# Record excerpts start

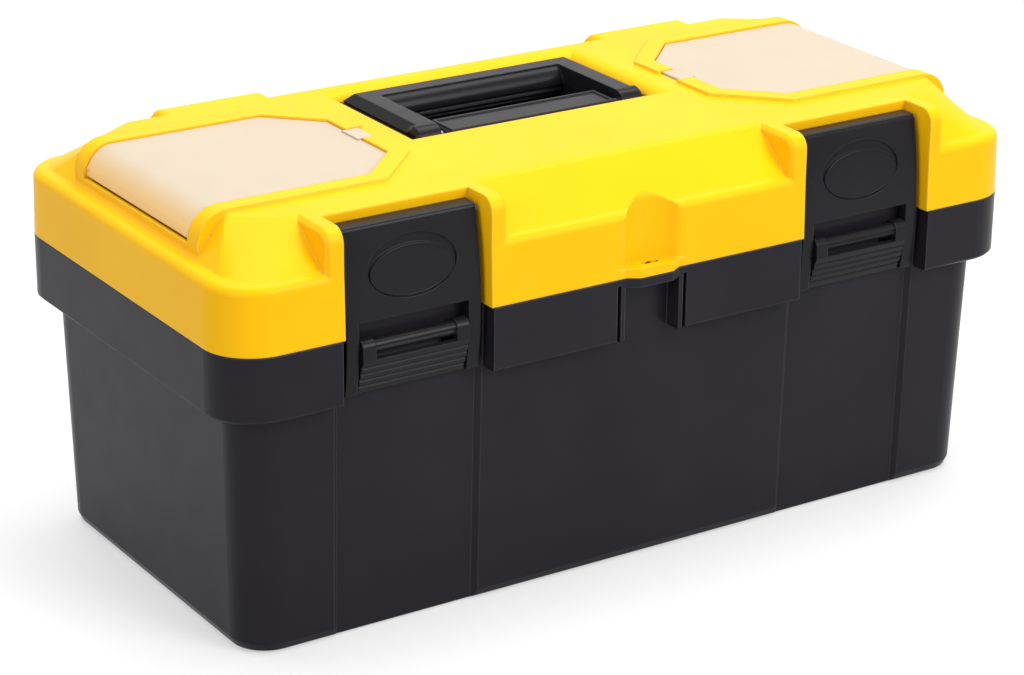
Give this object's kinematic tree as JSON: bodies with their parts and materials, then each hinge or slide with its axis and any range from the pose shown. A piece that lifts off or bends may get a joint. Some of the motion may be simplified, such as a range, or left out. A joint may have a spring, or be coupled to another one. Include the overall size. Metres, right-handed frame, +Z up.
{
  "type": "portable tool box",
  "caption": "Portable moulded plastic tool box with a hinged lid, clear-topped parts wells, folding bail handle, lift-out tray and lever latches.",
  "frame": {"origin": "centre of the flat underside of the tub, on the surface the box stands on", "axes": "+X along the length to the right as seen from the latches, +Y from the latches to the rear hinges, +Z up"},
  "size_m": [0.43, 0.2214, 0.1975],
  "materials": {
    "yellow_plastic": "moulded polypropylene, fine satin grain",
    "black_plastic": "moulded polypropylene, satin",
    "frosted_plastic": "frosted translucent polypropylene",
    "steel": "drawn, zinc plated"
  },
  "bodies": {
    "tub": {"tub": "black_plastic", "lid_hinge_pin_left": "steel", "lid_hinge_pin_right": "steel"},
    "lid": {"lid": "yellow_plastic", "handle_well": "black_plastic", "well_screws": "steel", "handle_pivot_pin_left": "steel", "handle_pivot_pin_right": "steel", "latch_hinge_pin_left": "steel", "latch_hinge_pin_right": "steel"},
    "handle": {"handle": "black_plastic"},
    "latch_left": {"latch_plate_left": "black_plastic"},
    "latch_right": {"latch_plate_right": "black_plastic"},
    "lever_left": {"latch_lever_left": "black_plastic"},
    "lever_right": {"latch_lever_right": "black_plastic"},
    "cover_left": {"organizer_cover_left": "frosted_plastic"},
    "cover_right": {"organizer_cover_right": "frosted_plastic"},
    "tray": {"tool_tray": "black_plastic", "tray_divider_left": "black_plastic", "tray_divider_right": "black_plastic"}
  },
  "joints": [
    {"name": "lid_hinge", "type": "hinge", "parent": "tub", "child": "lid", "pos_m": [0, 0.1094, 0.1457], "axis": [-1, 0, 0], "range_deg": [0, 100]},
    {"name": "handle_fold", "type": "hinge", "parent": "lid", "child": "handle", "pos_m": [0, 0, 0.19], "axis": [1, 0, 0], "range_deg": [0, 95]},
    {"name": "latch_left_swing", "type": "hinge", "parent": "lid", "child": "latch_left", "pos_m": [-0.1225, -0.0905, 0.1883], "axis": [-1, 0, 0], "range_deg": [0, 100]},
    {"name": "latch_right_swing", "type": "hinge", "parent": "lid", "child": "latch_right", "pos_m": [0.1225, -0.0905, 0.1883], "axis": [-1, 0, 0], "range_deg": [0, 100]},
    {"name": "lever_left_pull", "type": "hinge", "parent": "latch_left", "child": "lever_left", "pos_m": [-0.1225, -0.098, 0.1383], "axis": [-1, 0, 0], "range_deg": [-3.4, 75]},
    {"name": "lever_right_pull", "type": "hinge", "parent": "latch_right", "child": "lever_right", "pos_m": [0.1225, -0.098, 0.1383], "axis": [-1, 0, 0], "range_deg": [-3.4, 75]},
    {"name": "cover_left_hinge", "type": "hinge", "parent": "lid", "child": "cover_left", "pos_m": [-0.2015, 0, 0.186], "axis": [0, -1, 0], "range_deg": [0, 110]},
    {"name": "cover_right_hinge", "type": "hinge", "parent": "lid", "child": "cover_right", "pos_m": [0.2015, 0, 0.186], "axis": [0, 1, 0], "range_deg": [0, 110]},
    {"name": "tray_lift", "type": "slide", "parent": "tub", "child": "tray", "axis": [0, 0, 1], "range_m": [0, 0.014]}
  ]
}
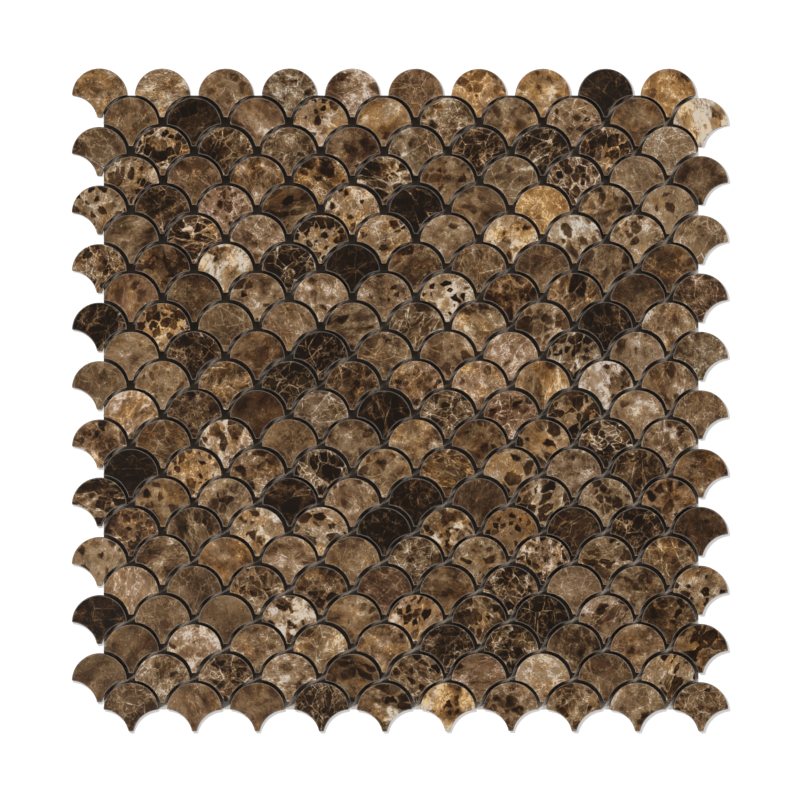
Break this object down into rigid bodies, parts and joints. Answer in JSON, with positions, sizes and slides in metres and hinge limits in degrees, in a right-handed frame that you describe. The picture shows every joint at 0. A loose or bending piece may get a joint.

# Record excerpts end

Would you write down every record again, exactly?

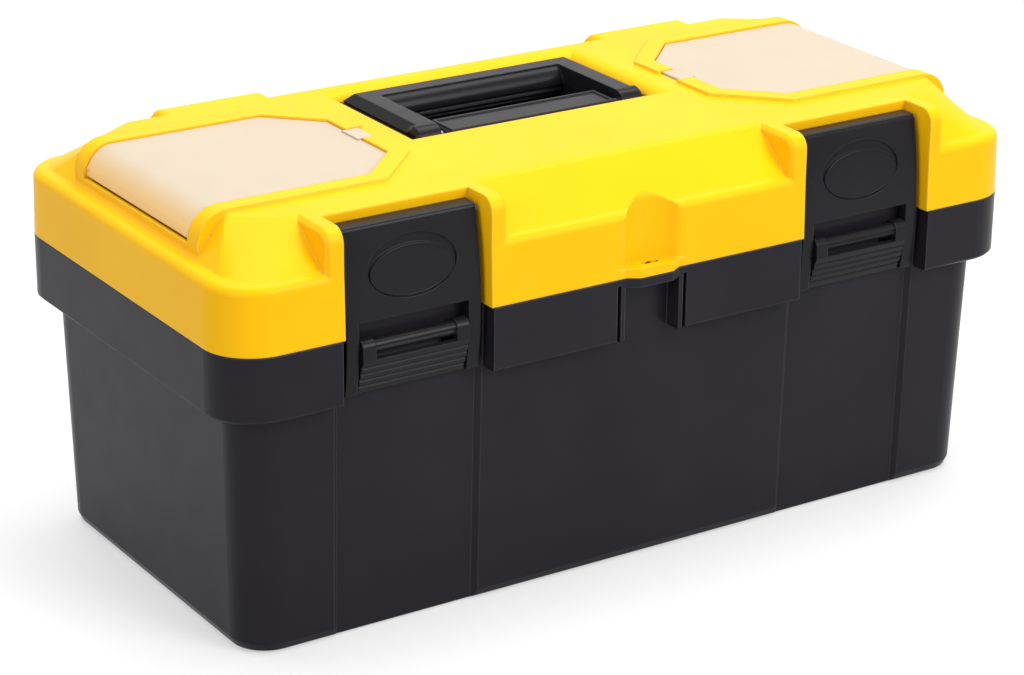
Give this object's kinematic tree as JSON: bodies with their parts and materials, then each hinge or slide with its axis and any range from the pose shown. A piece that lifts off or bends may get a joint. Some of the motion may be simplified, such as a range, or left out. A joint may have a spring, or be coupled to another one. Include the overall size. Metres, right-handed frame, +Z up.
{
  "type": "portable tool box",
  "caption": "Portable moulded plastic tool box with a hinged lid, clear-topped parts wells, folding bail handle, lift-out tray and lever latches.",
  "frame": {"origin": "centre of the flat underside of the tub, on the surface the box stands on", "axes": "+X along the length to the right as seen from the latches, +Y from the latches to the rear hinges, +Z up"},
  "size_m": [0.43, 0.2214, 0.1975],
  "materials": {
    "yellow_plastic": "moulded polypropylene, fine satin grain",
    "black_plastic": "moulded polypropylene, satin",
    "frosted_plastic": "frosted translucent polypropylene",
    "steel": "drawn, zinc plated"
  },
  "bodies": {
    "tub": {"tub": "black_plastic", "lid_hinge_pin_left": "steel", "lid_hinge_pin_right": "steel"},
    "lid": {"lid": "yellow_plastic", "handle_well": "black_plastic", "well_screws": "steel", "handle_pivot_pin_left": "steel", "handle_pivot_pin_right": "steel", "latch_hinge_pin_left": "steel", "latch_hinge_pin_right": "steel"},
    "handle": {"handle": "black_plastic"},
    "latch_left": {"latch_plate_left": "black_plastic"},
    "latch_right": {"latch_plate_right": "black_plastic"},
    "lever_left": {"latch_lever_left": "black_plastic"},
    "lever_right": {"latch_lever_right": "black_plastic"},
    "cover_left": {"organizer_cover_left": "frosted_plastic"},
    "cover_right": {"organizer_cover_right": "frosted_plastic"},
    "tray": {"tool_tray": "black_plastic", "tray_divider_left": "black_plastic", "tray_divider_right": "black_plastic"}
  },
  "joints": [
    {"name": "lid_hinge", "type": "hinge", "parent": "tub", "child": "lid", "pos_m": [0, 0.1094, 0.1457], "axis": [-1, 0, 0], "range_deg": [0, 100]},
    {"name": "handle_fold", "type": "hinge", "parent": "lid", "child": "handle", "pos_m": [0, 0, 0.19], "axis": [1, 0, 0], "range_deg": [0, 95]},
    {"name": "latch_left_swing", "type": "hinge", "parent": "lid", "child": "latch_left", "pos_m": [-0.1225, -0.0905, 0.1883], "axis": [-1, 0, 0], "range_deg": [0, 100]},
    {"name": "latch_right_swing", "type": "hinge", "parent": "lid", "child": "latch_right", "pos_m": [0.1225, -0.0905, 0.1883], "axis": [-1, 0, 0], "range_deg": [0, 100]},
    {"name": "lever_left_pull", "type": "hinge", "parent": "latch_left", "child": "lever_left", "pos_m": [-0.1225, -0.098, 0.1383], "axis": [-1, 0, 0], "range_deg": [-3.4, 75]},
    {"name": "lever_right_pull", "type": "hinge", "parent": "latch_right", "child": "lever_right", "pos_m": [0.1225, -0.098, 0.1383], "axis": [-1, 0, 0], "range_deg": [-3.4, 75]},
    {"name": "cover_left_hinge", "type": "hinge", "parent": "lid", "child": "cover_left", "pos_m": [-0.2015, 0, 0.186], "axis": [0, -1, 0], "range_deg": [0, 110]},
    {"name": "cover_right_hinge", "type": "hinge", "parent": "lid", "child": "cover_right", "pos_m": [0.2015, 0, 0.186], "axis": [0, 1, 0], "range_deg": [0, 110]},
    {"name": "tray_lift", "type": "slide", "parent": "tub", "child": "tray", "axis": [0, 0, 1], "range_m": [0, 0.014]}
  ]
}
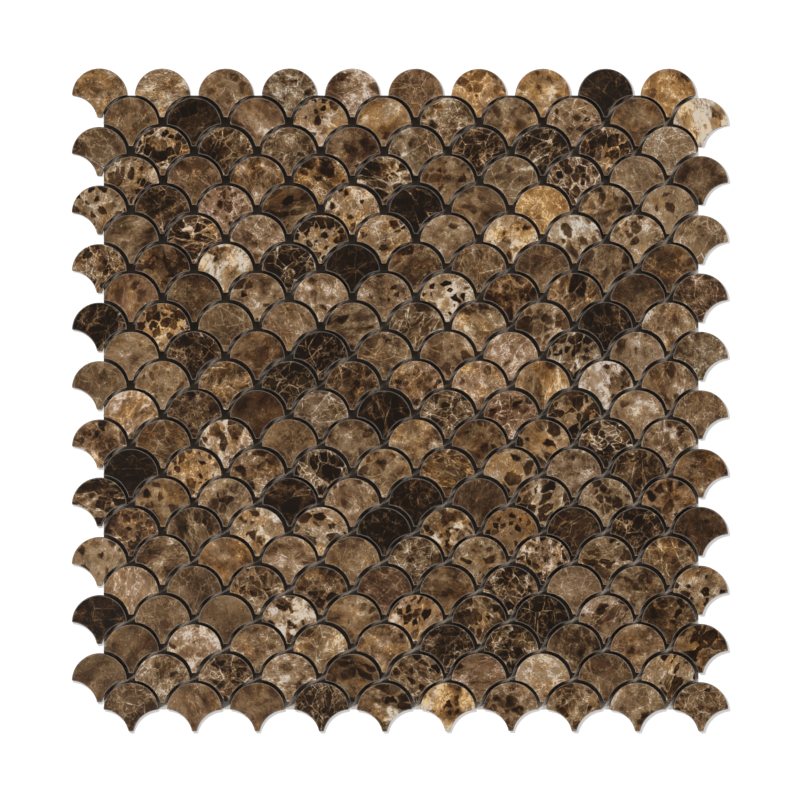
Break this object down into rigid bodies, parts and joints. Answer in JSON, with positions, sizes and slides in metres and hinge limits in degrees, in a right-handed frame that you describe. The picture shows every joint at 0. A loose or bending piece may get a joint.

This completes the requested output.